Etienne Topham Founder | ICT Broker | IT Strategy & Compliance Consultant | Digital Transformation & Governance Expert
July 1, 2025 by
Are We Standing in Our Own Way? Overcoming Barriers to Proposal Success
Etienne Topham

In the rush to win business, we often find ourselves over-engineering the very documents meant to simplify the decision-making process: our proposals. We load them with information, layer on legal protections, stack products like Lego blocks, and, sometimes without realising, create friction instead of flow. In this article, we take a hard look at the barriers to entry we impose on ourselves when structuring proposals and explore whether our internal processes, templates, and contractual frameworks are doing more harm than good.

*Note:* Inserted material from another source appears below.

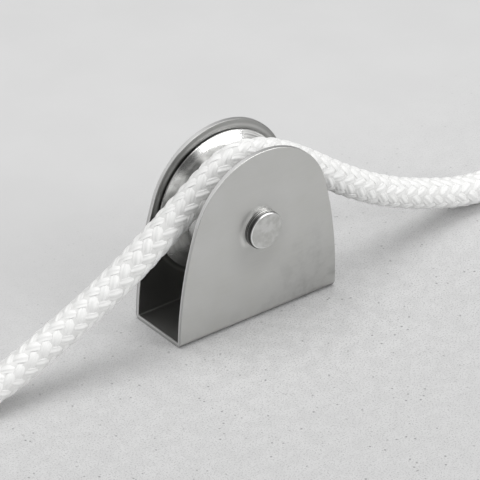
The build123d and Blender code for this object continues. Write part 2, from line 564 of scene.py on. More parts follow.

1. The Proposal Paradox: When Good Intentions Become Obstacles

Proposals are supposed to be the bridge between interest and commitment. However, when not handled strategically, they can become an unwitting blockade. Why? Because we forget who they are really for. A proposal is not just a sales document, it is a decision-making tool for the prospective client. Every layer of complexity we add must be interrogated through that lens.

2. The Product Stack Problem

Many MSPs and service providers approach proposals with a mindset of showcasing everything they can offer. The result? Product stack bloat. Instead of simplifying the client’s path forward, we present a menu that overwhelms.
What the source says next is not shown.